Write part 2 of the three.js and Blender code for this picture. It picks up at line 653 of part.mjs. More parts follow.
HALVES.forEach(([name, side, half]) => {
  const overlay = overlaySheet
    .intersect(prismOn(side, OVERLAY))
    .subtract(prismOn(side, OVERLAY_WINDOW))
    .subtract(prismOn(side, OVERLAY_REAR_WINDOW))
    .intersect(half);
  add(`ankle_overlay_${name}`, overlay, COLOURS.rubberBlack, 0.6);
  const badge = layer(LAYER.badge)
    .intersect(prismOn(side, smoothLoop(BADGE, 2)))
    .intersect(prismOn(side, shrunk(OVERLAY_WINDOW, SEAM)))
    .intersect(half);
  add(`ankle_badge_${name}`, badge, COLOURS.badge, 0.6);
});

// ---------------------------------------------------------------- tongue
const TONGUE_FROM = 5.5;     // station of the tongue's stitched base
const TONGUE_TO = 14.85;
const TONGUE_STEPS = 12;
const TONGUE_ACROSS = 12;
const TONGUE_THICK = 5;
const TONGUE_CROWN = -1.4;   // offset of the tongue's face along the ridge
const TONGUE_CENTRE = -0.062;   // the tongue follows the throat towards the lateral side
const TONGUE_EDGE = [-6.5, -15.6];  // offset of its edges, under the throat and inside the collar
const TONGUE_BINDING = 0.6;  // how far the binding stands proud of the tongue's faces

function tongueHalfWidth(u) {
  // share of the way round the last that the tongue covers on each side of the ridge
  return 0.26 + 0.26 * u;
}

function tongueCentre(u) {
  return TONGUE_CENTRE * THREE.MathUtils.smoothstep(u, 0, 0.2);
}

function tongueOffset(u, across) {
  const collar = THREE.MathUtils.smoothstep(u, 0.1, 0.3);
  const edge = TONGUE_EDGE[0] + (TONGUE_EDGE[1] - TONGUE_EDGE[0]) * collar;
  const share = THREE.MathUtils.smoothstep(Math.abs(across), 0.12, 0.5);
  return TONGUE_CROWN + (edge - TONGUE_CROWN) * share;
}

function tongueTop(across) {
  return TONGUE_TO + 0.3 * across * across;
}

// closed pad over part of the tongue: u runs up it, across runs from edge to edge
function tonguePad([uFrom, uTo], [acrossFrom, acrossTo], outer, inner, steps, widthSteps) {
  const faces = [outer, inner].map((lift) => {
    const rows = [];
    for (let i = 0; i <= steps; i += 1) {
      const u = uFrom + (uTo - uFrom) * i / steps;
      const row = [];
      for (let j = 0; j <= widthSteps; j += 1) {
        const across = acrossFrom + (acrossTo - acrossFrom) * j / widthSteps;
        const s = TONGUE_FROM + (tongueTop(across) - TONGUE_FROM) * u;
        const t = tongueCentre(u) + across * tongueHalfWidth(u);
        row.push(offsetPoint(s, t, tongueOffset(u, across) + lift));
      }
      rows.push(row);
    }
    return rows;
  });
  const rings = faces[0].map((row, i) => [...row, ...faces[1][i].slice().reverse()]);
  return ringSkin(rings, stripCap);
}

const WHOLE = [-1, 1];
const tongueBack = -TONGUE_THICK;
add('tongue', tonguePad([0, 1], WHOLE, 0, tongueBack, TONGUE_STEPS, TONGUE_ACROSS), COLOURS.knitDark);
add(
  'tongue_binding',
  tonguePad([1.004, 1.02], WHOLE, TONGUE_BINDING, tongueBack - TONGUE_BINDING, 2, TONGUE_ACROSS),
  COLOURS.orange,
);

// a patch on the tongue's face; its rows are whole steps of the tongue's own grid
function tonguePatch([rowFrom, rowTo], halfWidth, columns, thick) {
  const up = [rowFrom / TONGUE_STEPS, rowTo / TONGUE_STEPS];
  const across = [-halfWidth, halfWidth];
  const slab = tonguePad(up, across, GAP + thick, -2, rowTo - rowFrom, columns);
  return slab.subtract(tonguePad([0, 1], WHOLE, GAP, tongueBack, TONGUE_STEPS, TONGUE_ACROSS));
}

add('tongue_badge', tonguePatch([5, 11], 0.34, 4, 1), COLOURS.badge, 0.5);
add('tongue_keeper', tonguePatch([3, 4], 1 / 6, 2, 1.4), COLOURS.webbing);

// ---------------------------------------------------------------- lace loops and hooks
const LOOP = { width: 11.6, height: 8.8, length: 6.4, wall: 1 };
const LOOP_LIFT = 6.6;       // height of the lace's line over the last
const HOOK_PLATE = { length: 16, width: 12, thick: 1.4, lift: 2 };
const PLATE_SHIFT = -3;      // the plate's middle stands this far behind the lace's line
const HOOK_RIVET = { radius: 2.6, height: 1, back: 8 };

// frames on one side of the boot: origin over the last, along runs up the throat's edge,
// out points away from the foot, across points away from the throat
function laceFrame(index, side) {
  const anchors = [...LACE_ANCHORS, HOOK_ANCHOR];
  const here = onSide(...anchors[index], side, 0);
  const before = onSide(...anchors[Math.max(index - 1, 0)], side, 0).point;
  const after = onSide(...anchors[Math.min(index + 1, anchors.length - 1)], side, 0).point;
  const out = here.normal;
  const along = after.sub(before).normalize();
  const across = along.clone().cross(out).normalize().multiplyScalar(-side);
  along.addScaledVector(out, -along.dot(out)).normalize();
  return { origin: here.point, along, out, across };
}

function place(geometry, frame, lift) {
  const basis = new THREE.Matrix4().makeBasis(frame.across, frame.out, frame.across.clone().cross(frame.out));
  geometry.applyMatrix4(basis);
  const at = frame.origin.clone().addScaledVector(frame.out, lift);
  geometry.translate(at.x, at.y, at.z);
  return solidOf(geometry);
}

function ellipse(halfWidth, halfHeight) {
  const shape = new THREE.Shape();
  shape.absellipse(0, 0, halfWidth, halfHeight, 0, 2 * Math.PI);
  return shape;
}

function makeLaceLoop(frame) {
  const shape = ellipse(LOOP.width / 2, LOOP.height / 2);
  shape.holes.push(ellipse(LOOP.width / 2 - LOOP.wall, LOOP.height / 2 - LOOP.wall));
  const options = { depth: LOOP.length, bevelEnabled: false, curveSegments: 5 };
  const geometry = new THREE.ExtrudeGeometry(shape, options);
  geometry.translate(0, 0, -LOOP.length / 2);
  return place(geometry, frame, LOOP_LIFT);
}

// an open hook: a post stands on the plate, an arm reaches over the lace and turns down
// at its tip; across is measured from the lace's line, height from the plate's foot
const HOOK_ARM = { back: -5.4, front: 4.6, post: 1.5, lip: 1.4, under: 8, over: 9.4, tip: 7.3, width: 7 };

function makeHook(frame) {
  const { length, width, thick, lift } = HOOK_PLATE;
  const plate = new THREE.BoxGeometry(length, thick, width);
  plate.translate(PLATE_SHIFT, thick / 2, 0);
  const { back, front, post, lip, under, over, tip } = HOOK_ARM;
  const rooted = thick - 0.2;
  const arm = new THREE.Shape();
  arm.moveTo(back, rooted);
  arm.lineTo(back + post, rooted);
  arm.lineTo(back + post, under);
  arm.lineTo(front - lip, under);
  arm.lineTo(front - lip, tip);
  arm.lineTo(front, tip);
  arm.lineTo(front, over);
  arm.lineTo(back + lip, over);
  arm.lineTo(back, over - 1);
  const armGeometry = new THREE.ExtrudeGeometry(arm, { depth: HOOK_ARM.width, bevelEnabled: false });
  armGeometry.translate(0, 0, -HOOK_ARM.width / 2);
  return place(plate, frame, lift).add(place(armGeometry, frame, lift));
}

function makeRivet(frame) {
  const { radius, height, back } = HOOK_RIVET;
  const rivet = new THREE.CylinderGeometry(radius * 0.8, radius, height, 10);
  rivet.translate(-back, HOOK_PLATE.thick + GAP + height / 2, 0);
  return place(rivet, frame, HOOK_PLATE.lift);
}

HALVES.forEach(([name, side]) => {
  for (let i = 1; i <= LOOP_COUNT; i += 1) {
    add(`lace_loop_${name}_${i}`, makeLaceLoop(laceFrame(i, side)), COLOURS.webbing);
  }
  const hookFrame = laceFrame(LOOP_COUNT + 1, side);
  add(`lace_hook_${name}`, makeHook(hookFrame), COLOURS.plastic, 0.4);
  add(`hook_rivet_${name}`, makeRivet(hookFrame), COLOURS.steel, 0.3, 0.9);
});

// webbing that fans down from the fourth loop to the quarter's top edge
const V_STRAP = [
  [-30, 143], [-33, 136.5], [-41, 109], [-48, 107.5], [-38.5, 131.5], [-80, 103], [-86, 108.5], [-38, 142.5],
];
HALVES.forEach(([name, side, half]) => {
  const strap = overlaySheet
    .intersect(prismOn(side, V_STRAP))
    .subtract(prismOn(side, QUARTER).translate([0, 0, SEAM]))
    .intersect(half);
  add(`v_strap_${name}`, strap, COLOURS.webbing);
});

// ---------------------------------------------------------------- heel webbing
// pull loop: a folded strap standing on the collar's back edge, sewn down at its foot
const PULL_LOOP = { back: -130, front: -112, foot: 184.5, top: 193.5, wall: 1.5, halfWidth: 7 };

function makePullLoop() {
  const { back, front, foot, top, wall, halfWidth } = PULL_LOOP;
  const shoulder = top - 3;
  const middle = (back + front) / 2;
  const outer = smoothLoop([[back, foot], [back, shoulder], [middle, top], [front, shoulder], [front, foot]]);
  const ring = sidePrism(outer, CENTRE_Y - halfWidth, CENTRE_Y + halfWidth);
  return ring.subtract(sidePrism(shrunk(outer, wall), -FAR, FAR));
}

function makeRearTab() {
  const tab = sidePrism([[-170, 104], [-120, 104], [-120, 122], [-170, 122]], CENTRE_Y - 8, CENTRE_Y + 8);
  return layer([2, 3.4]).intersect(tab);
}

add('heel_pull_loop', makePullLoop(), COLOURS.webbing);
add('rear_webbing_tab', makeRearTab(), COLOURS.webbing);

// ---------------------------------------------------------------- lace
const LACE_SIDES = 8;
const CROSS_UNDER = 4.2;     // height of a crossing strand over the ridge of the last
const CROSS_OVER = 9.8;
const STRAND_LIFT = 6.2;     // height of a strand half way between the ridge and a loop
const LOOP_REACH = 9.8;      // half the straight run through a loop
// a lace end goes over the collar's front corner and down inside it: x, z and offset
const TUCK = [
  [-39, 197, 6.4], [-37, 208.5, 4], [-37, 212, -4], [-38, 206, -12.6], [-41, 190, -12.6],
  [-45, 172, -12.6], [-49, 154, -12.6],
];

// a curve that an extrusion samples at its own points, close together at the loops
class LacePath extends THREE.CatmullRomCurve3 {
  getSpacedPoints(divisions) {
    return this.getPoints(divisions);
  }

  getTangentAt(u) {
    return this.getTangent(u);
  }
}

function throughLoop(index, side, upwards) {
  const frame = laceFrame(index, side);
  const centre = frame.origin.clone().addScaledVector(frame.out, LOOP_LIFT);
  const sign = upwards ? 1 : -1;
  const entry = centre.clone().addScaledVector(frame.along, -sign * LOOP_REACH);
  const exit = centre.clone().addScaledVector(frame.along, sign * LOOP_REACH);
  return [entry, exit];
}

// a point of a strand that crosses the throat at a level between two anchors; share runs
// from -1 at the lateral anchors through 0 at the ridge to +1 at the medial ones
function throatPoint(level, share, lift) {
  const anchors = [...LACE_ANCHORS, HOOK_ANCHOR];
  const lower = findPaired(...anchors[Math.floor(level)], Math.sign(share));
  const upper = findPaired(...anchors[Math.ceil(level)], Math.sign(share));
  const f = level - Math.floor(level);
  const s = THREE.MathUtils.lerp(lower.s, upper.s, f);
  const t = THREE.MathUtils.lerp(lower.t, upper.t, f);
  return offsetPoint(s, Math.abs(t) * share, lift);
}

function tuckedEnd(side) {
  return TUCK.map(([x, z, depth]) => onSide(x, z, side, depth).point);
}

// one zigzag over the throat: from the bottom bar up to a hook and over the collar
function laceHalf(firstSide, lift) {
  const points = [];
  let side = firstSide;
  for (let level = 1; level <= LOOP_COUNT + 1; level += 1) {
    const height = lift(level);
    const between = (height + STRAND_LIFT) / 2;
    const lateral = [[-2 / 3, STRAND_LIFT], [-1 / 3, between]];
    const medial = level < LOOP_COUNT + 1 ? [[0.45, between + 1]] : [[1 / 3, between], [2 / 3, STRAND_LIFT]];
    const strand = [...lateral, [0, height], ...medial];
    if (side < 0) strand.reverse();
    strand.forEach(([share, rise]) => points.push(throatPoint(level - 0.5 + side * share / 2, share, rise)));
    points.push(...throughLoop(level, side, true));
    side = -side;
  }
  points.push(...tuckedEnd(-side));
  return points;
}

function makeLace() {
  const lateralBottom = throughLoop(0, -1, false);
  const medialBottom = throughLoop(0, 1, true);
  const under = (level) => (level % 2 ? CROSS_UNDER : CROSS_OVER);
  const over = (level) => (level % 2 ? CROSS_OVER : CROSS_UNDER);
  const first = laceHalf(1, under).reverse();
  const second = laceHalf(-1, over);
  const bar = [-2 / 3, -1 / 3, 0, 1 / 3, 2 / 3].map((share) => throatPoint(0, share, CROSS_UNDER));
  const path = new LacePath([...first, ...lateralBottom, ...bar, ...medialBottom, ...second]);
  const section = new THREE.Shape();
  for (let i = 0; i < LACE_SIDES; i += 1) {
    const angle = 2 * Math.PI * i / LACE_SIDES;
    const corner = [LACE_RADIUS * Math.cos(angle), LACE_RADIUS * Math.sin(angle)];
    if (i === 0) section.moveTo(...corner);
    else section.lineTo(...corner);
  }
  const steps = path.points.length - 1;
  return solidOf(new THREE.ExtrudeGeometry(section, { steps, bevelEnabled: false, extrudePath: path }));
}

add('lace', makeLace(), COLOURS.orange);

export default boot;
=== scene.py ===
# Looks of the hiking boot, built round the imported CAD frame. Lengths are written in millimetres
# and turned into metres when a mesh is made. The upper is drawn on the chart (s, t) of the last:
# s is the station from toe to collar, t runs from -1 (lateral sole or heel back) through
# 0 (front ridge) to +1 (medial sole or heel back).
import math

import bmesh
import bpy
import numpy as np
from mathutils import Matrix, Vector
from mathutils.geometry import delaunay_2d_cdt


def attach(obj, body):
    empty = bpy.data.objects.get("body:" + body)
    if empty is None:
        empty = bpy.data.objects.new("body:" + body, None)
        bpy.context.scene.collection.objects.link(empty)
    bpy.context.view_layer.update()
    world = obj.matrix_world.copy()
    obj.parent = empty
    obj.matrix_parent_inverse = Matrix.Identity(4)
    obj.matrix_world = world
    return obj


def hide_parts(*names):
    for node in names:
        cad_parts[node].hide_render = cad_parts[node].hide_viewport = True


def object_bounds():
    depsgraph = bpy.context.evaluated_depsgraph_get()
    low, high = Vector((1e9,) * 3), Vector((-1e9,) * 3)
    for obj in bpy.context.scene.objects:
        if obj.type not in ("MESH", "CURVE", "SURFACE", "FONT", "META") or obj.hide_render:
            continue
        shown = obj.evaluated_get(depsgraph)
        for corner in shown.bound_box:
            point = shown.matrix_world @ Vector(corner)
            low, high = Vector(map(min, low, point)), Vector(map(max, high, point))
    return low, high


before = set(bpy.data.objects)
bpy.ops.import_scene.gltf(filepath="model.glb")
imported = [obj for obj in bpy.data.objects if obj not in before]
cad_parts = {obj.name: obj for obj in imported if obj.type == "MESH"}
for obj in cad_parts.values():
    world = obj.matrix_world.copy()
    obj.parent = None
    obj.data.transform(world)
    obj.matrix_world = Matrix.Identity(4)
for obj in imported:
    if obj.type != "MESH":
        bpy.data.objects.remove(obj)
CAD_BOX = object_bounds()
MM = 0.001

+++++

**GIVEN REQUEST**
Give again, word for word, the lines starting at the line that has "const angle = 2" and ending at the line that has "low, high = Vector((1e9,)", with both of those lines included and nothing else.

**TASK SOLUTION**
    const angle = 2 * Math.PI * i / LACE_SIDES;
    const corner = [LACE_RADIUS * Math.cos(angle), LACE_RADIUS * Math.sin(angle)];
    if (i === 0) section.moveTo(...corner);
    else section.lineTo(...corner);
  }
  const steps = path.points.length - 1;
  return solidOf(new THREE.ExtrudeGeometry(section, { steps, bevelEnabled: false, extrudePath: path }));
}

add('lace', makeLace(), COLOURS.orange);

export default boot;
=== scene.py ===
# Looks of the hiking boot, built round the imported CAD frame. Lengths are written in millimetres
# and turned into metres when a mesh is made. The upper is drawn on the chart (s, t) of the last:
# s is the station from toe to collar, t runs from -1 (lateral sole or heel back) through
# 0 (front ridge) to +1 (medial sole or heel back).
import math

import bmesh
import bpy
import numpy as np
from mathutils import Matrix, Vector
from mathutils.geometry import delaunay_2d_cdt


def attach(obj, body):
    empty = bpy.data.objects.get("body:" + body)
    if empty is None:
        empty = bpy.data.objects.new("body:" + body, None)
        bpy.context.scene.collection.objects.link(empty)
    bpy.context.view_layer.update()
    world = obj.matrix_world.copy()
    obj.parent = empty
    obj.matrix_parent_inverse = Matrix.Identity(4)
    obj.matrix_world = world
    return obj


def hide_parts(*names):
    for node in names:
        cad_parts[node].hide_render = cad_parts[node].hide_viewport = True


def object_bounds():
    depsgraph = bpy.context.evaluated_depsgraph_get()
    low, high = Vector((1e9,) * 3), Vector((-1e9,) * 3)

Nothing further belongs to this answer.